In the midst of those turbulent days, they each received – separately – an anonymous letter promising them a happy and loving reconciliation if they attended the 'Ball of the Incoherents' at the Moulin Rouge: he dressed as a Templar, she as a Gondola, each forewarned of the other's costume. Captivated by the promise of a felicitous alibi, each one found plausible excuses to be absent that night, which the Echoes of the Lame Devil unanimously rated as an extraordinary evening. At three in the morning, the Templar suggested to Gondola that they retire for a moment to the mountain chalet, a private room intended for greater intimacy, where they might have something to eat. She clung to his outstretched arm without hesitation. Closing the door with the bolt, he quickly removed his helmet and pulled off her mask. "Astonishment: he was not Raoul, she was not Marguerite."4
Both learned a lesson from this misadventure, which put an end to their disputes and paved the way for the couple's happiness.
Freud, mindful of the difficulties imposed by the absence of relation between the sexes, assigned crucial importance to the collective work contributed by social inventions because, among other benefits to alleviate this gap, they offer a context for what he calls "normal or concurrent" jealousy, an affect that ignites the spark of desire by turning the "inevitable inclination to infidelity" into a game, a flirtation or courtship that can even "render it harmless."

[1] Allais,A., Un drame bien parisien, Sigila N° 24, 2009. Available online: cairn.info. [Author's translation.]

[2] Freud S., "On Some Neurotic Mechanisms in Jealousy, Paranoia and Homosexuality" (1922 [1921]), The Standard Edition of the Complete Psychological Works of Sigmund Freud, Volume XVIII, London: Hogarth Press, p. 223.

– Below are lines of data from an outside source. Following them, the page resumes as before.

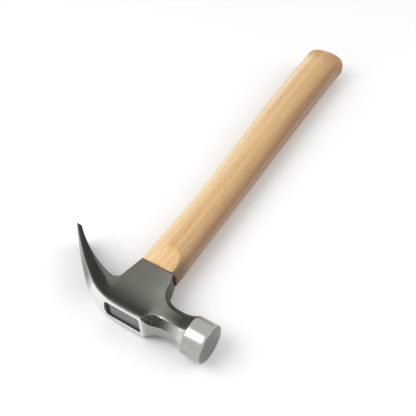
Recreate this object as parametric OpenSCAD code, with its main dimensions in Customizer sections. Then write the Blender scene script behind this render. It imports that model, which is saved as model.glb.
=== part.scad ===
// Claw hammer: forged steel head wedged on a hardwood handle.
// It lies on its side, with +X to the striking face, +Y along the handle to the butt and +Z up.
// The head is worked out from the centre of the eye, at the top of the head, and place() sets the
// whole hammer down so that its origin is the middle of the box it fills, on the ground.

/* [Striking end] */
// Diameter of the bell and its striking face
bell_d = 27.3; // [25:0.1:29]
// Length of the bell
bell_len = 15; // [12:0.5:18]
// Width of the bevel round the striking face
face_bevel = 0.9; // [0.4:0.1:1.6]
// Striking face to the middle of the eye
face_reach = 61; // [56:0.5:66]
// Depth of the bell's axis below the top of the eye
bell_axis_depth = 13.2; // [12.6:0.1:14]
// Width across the flats of the neck at its waist
neck_across = 18.8; // [17:0.1:21]
// Radius of the sweep from the neck into the socket
neck_sweep = 16; // [13:0.5:17]

/* [Eye and socket] */
// Width of the head over the eye
eye_block_w = 25.4; // [24:0.1:27]
// Length of the eye at the top of the head
eye_len = 27; // [25:0.1:28]
// Width of the eye at the top of the head
eye_w = 15.3; // [13.5:0.1:16.5]
// Steel left between the eye and the start of the neck
eye_wall = 2.2; // [1.6:0.1:3]
// How much the eye narrows at its waist
eye_waist = 2; // [1:0.1:3]
// Depth of the head from its top to the end of the socket
socket_depth = 42; // [38:0.5:46]
// Length of the socket's end, along the head
socket_len = 26; // [24:0.1:28]
// Width of the socket's end, across the head
socket_w = 17.8; // [17:0.1:19.5]
// Thickness of the socket's wall at its end
socket_wall = 1.9; // [1.5:0.1:2.4]
// Depth below the top at which the hollow of the cheeks runs out
cheek_depth = 22; // [18:0.5:26]
// Bevel along the top edges of the head
top_bevel = 0.8; // [0.4:0.1:1.2]

/* [Claw] */
// Radius of the bend where the claw leaves the eye
claw_bend_r = 53; // [48:1:58]
// Angle of that bend
claw_bend = 34; // [30:0.5:38]
// Radius of the long flat curve of the claw's blade
blade_r = 238; // [200:2:280]
// Angle of the blade's curve
blade_bend = 12; // [9:0.25:14]
// Thickness of the claw at its tips
tip_thick = 3; // [2.4:0.1:4]
// Thickness of the claw where it meets the throat
root_thick = 12.6; // [11:0.1:13.4]
// Half the width of the claw at its widest
claw_half_w = 12.9; // [12:0.1:13.2]
// Half the width of the claw at its tips
tip_half_w = 12; // [11:0.1:13]
// Rounding of the tips' outer corners
tip_round = 1.5; // [1:0.25:4]
// Crown of the claw's outer face
claw_crown = 3.4; // [2:0.1:4]
// Radius of the throat between the claw and the socket
throat_r = 5; // [4:0.25:6]
// Width of the nail slot between the tips
slot_tip_w = 9; // [8:0.1:10]
// Width of the nail slot at its root
slot_root_w = 1.8; // [1.2:0.1:2.6]
// Length of the nail slot
slot_len = 42; // [36:0.5:44]
// Bevel along the inner edges of the nail slot
slot_bevel = 0.8; // [0.4:0.1:1.2]

/* [Handle] */
// Overall length of the hammer, from the top of the eye to the butt
overall_len = 328; // [300:1:350]
// Depth of the handle at the socket, along the head
handle_head_len = 31; // [29.5:0.1:33]
// Depth of the handle at its waist
handle_waist_len = 30; // [28:0.1:32]
// Depth of the handle at its swell
handle_swell_len = 34.6; // [33:0.1:37]
// Thickness of the handle at the socket
handle_head_w = 23; // [22:0.1:24]
// Thickness of the handle at its waist
handle_waist_w = 21.6; // [20:0.1:23]
// Thickness of the handle at its swell
handle_swell_w = 25; // [23:0.1:26]
// Distance from the socket to the waist
waist_at = 66; // [50:1:80]
// Distance from the butt to the swell
swell_at = 62; // [40:1:90]
// How far the butt leans towards the claw
butt_lean = 4; // [0:0.1:6]
// How far the face side flares out at the butt
butt_flare = 1.2; // [0:0.1:2]
// Length of that flare
butt_flare_len = 20; // [12:1:30]
// Rounding of the butt
butt_round = 5; // [3:0.25:7]
// Length of the flats planed on the handle beside the socket
planed_len = 4; // [3:0.25:8]
// Radius of the cutter that runs the flats out
planed_runout_r = 40; // [30:1:50]

/* [Wedging] */
// Depth of the dark seal's top below the top of the eye
seal_recess = 1.2; // [0.8:0.1:1.6]
// Thickness of the seal
seal_thick = 0.9; // [0.6:0.1:1.4]
// Length of the wooden wedge
wood_wedge_len = 26; // [22:0.5:30]
// Thickness of the wooden wedge at its top
wood_wedge_top = 3.4; // [2.8:0.1:4]
// Thickness of the wooden wedge at its thin end
wood_wedge_tip = 0.8; // [0.5:0.1:1.2]
// Depth of the saw kerf below the thin end of the wooden wedge
kerf_spare = 5; // [3:0.5:8]
// Length of each steel wedge
steel_wedge_len = 16; // [13:0.5:18]
// Width of each steel wedge, across the eye
steel_wedge_w = 10; // [8:0.1:11]
// Thickness of each steel wedge at its top
steel_wedge_top = 2; // [1.6:0.1:2.6]
// Distance between the two steel wedges
steel_wedge_gap = 13; // [11:0.1:15]

/* [Hidden] */

// Colours of the materials
steel = "#8c8c88";
hardwood = "#d8b682";
wedge_wood = "#c9a26c";
wedge_steel = "#6f7174";
seal_dark = "#55565c";

// How far a cutter runs past the face that it cuts, and a joined piece into its neighbour
past = 1;
// Roundness of the bell, and of the cutter that planes the handle
bell_facets = 96;
planer_facets = 180;

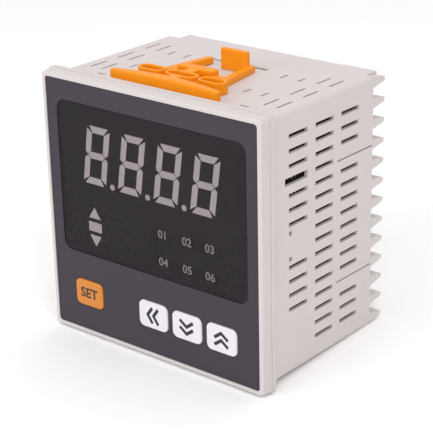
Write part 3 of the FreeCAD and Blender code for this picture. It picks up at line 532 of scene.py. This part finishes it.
def raised(name: str, outlines: Sequence[Outline], front_y: float,
           depth: float) -> bpy.types.Mesh:
    """Makes thin raised shapes on a plane that faces the front.

    Args:
        name: Name of the mesh.
        outlines: Closed outlines as (x, z) points, in metres.
        front_y: Place of their front faces along Y.
        depth: Their thickness.

    Returns:
        The mesh.
    """
    shape = bmesh.new()
    for outline in outlines:
        front = [shape.verts.new((x, front_y, z)) for x, z in outline]
        rear = [shape.verts.new((x, front_y + depth, z)) for x, z in outline]
        shape.faces.new(front)
        shape.faces.new(list(reversed(rear)))
        for i in range(len(outline)):
            j = (i + 1) % len(outline)
            shape.faces.new([front[j], front[i], rear[i], rear[j]])
    return to_mesh(name, shape)


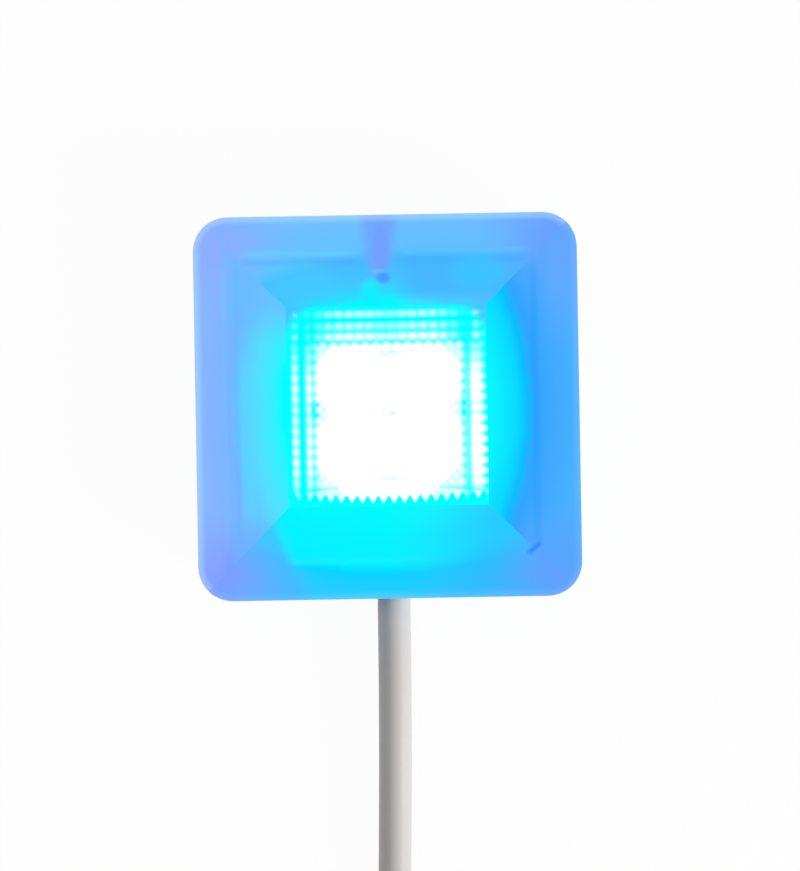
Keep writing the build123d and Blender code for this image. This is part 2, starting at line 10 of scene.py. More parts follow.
import bpy
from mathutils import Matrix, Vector


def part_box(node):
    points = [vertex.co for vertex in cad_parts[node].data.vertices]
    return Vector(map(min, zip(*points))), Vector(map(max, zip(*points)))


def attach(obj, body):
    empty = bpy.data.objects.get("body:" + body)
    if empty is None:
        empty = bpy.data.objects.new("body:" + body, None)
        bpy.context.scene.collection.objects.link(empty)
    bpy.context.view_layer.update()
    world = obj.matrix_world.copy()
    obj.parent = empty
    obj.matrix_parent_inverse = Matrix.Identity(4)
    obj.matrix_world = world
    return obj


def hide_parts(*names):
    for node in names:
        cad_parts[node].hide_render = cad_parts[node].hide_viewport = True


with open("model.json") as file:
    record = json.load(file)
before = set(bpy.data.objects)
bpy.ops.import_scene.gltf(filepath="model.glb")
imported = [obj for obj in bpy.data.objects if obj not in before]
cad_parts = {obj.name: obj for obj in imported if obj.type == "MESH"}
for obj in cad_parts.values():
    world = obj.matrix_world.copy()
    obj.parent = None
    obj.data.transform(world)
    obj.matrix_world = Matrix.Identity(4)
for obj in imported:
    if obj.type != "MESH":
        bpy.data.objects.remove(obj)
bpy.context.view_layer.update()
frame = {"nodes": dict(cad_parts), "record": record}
MM = 0.001
BODY = "root"

# %% [markdown]
# ## The camera first
# The light is seen from straight above through a long lens, so its sides hardly show. The lens looks
# at a point a little below the middle of the cover, and the whole picture is rolled by one degree.

# %% Camera
RIM_Z = 12.0 * MM                       # the widest outline of the cover
LENS = 150.0
SENSOR = 36.0
VIEW_WIDTH = 124.67 * MM                # how much of the rim's plane is in the picture
VIEW_CENTRE = (1.87 * MM, -4.55 * MM)
ROLL = radians(-1.0)

camera_data = bpy.data.cameras.new("camera")
camera_data.lens = LENS
camera_data.sensor_width = SENSOR
camera_data.sensor_fit = "HORIZONTAL"
camera_data.clip_start = 0.01
camera = bpy.data.objects.new("camera", camera_data)
bpy.context.scene.collection.objects.link(camera)
camera.location = (*VIEW_CENTRE, RIM_Z + VIEW_WIDTH * LENS / SENSOR)
camera.rotation_euler = (0, 0, ROLL)
bpy.context.scene.camera = camera
print("camera height", round(camera.location.z, 4))

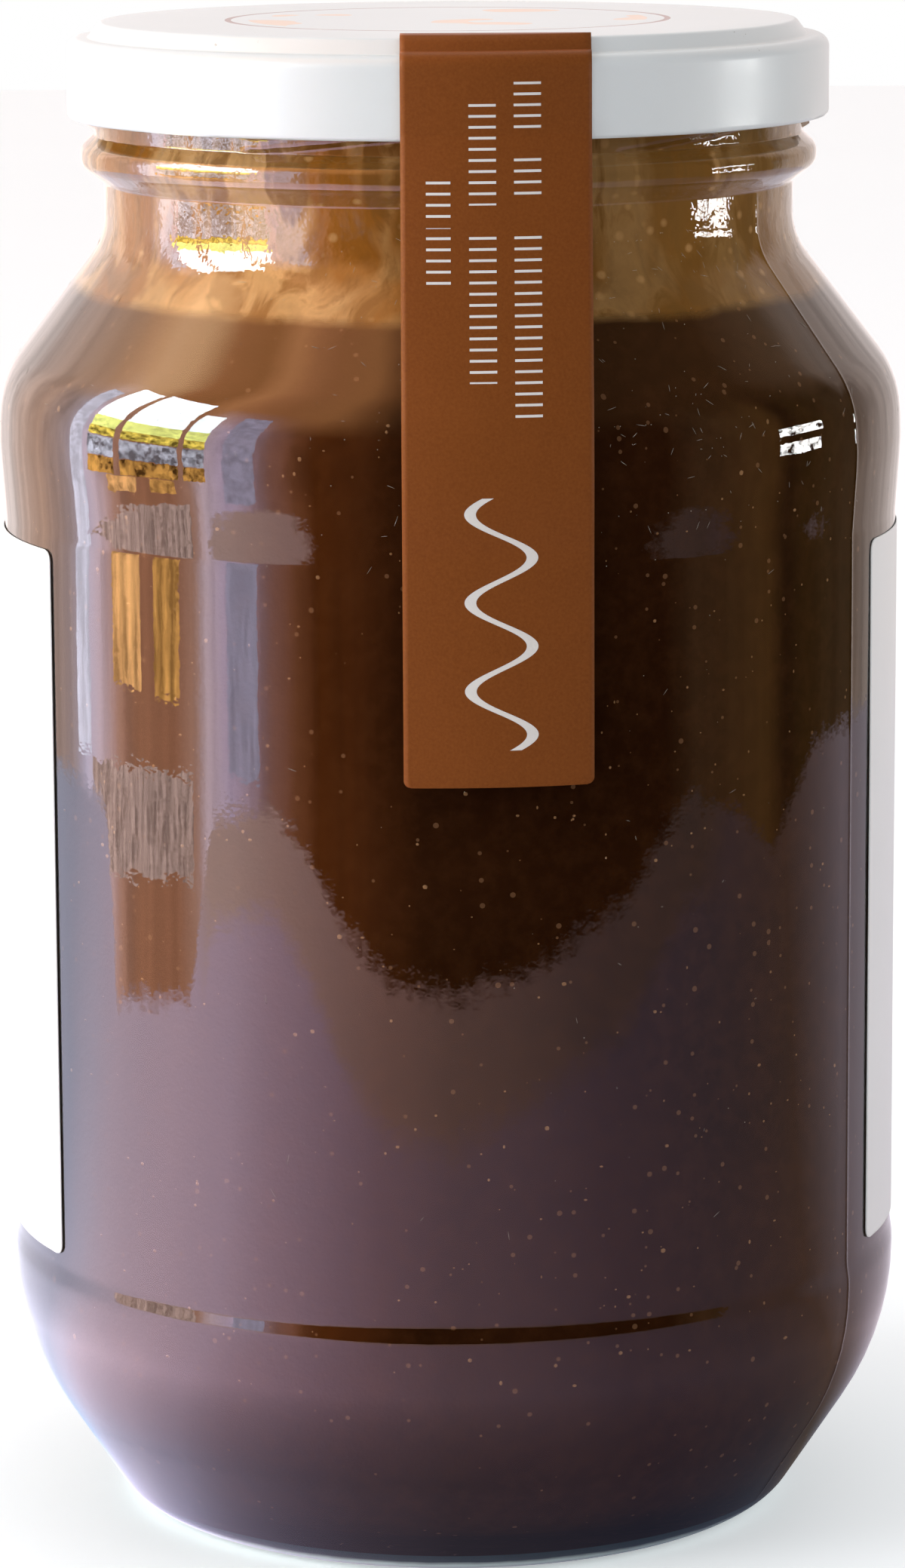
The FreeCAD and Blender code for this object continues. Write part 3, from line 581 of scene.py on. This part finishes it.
def strip_layer(lift):
    """Points of one face of the strip, lift mm outside its route, from its end on the lid to its foot."""
    route = divided(rounded(STRIP_ROUTE, 8.0), 1.2, fine=(0.1, STRIP_FOOT, STRIP_FOOT + 1.0))
    slope = np.gradient(route, axis=0)
    outward = np.stack([-slope[:, 1], slope[:, 0]], axis=1)
    outward /= np.linalg.norm(outward, axis=1)[:, None]
    route = route + outward * lift
    rows = []
    across = np.linspace(-1.0, 1.0, STRIP_COLUMNS)
    middle, half = (STRIP_LEFT + STRIP_RIGHT) / 2, (STRIP_RIGHT - STRIP_LEFT) / 2
    for k in range(4):
        x = middle + half * across
        radius = np.hypot(STRIP_END, x) * (1 - k / 4) + route[0][0] * k / 4
        rows.append((x, radius, np.full(STRIP_COLUMNS, LID_TOP + lift)))
    for radius, height in route:
        corner = max(0.0, STRIP_CORNER - (height - STRIP_FOOT))
        width = half - (STRIP_CORNER - math.sqrt(max(0.0, STRIP_CORNER ** 2 - corner ** 2)))
        x = middle + width * across
        heights = np.full(STRIP_COLUMNS, height)
        rows.append((x, radius + 0.05 * ripple(x / 9.0, heights, 21, (1, 4), 22.0), heights))
    return np.array([np.stack([x, -np.sqrt(radius ** 2 - x ** 2), heights], axis=1)
                     for x, radius, heights in rows]) * MM


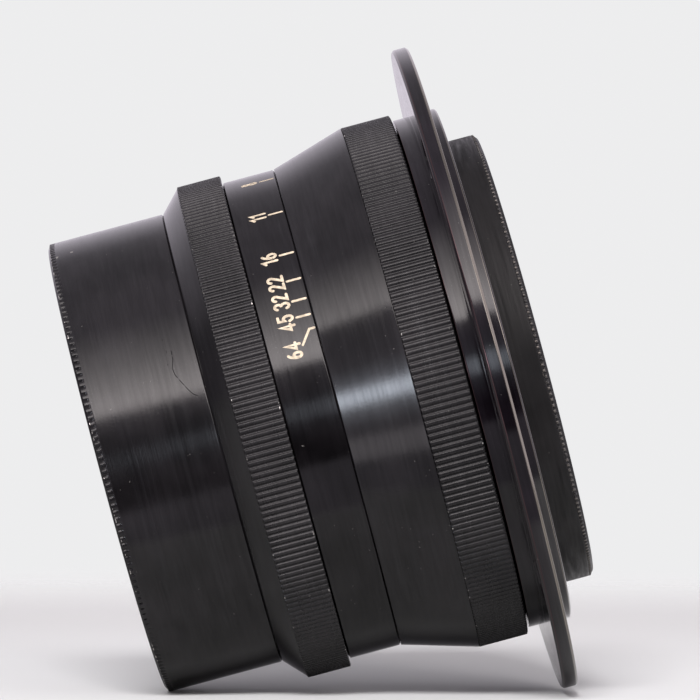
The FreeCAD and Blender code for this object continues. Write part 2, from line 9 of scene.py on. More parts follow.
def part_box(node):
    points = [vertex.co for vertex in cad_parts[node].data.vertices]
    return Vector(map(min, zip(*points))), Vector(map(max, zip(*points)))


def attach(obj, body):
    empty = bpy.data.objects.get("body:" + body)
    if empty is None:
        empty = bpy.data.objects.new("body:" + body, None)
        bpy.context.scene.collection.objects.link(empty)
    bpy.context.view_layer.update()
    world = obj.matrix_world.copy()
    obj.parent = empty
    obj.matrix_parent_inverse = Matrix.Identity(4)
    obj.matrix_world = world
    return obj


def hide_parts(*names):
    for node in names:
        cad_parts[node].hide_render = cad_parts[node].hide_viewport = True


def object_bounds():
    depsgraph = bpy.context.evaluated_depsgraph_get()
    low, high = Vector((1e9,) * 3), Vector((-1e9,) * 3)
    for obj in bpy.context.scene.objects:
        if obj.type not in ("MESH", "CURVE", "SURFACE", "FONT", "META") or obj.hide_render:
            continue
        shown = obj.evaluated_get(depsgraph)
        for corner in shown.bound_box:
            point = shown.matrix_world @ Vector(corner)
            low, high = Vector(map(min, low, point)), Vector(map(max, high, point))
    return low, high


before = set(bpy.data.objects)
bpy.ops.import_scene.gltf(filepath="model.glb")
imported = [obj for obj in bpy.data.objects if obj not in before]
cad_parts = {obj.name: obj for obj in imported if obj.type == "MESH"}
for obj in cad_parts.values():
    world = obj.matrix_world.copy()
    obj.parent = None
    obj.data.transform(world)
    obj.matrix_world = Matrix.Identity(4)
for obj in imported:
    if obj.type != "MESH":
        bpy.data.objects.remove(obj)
cad_low, cad_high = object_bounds()
random.seed(7)

# Meshes are worked out in mm and in degrees about +Z, and spot() turns them into metres. Materials,
# the camera and the light are in metres.
MM = 0.001
SEGMENTS = 360      # steps round a turned piece
CORNER = 0.035      # radius of an ordinary turned corner
SUPPORT = 0.1       # from a rounded corner to the points that hold its neighbours flat
FACING = -90.0      # the side that faces the camera
SINK = 0.25         # depth of a toothed band's inner side below its roots
RIM_FLUTES, RING_TEETH, GRIP_TEETH, REAR_BEADS = 211, 248, 260, 244
KNURL_RUN_IN = 0.12
UNEVEN = 0.04       # most that one tooth falls short of the next, as a share of its height


# ---------------------------------------------------------------- meshes

def add_object(name, mesh):
    """Links a finished mesh into the scene as one piece."""
    piece = bpy.data.objects.new(name, mesh)
    bpy.context.scene.collection.objects.link(piece)
    return piece


def spot(radius, turn, height):
    """A point in metres, from a radius and a height in mm and an angle in degrees."""
    angle = math.radians(turn)
    return Vector((radius * math.cos(angle), radius * math.sin(angle), height)) * MM


def faced(angle):
    """The angle about +Z of a place this many degrees below the side that faces the camera."""
    return FACING - angle


def seam_edges(name):
    """The edges in which a CAD node's mesh meets the half plane of +X and Z."""
    mesh = bmesh.new()
    mesh.from_mesh(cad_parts[name].data)
    bmesh.ops.remove_doubles(mesh, verts=mesh.verts, dist=1e-6)
    everything = mesh.verts[:] + mesh.edges[:] + mesh.faces[:]
    bmesh.ops.bisect_plane(
        mesh, geom=everything, dist=1e-6, plane_co=(0, 0, 0), plane_no=(0, 1, 0),
        clear_inner=True, clear_outer=True,
    )
    pairs = []
    for edge in mesh.edges:
        ends = [(round(v.co.x / MM, 3), round(v.co.z / MM, 3)) for v in edge.verts]
        if ends[0] != ends[1] and min(ends[0][0], ends[1][0]) > 0:
            pairs.append(ends)
    mesh.free()
    return pairs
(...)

[3] "The Unfaithful One", a comedy play by Georges de Porto-Riche. [TN]

[4] Cf. Lacan J., "The Other is Missing," Television: A Challenge to the Psychoanalytic Establishment, ed. Joan Copjec, trans. D. Hollier, R. Krauss and A. Michelson, New York, Norton, 1990, p. 134. "Horror when they let slip their masks: it was not at all he; she neither, for that matter."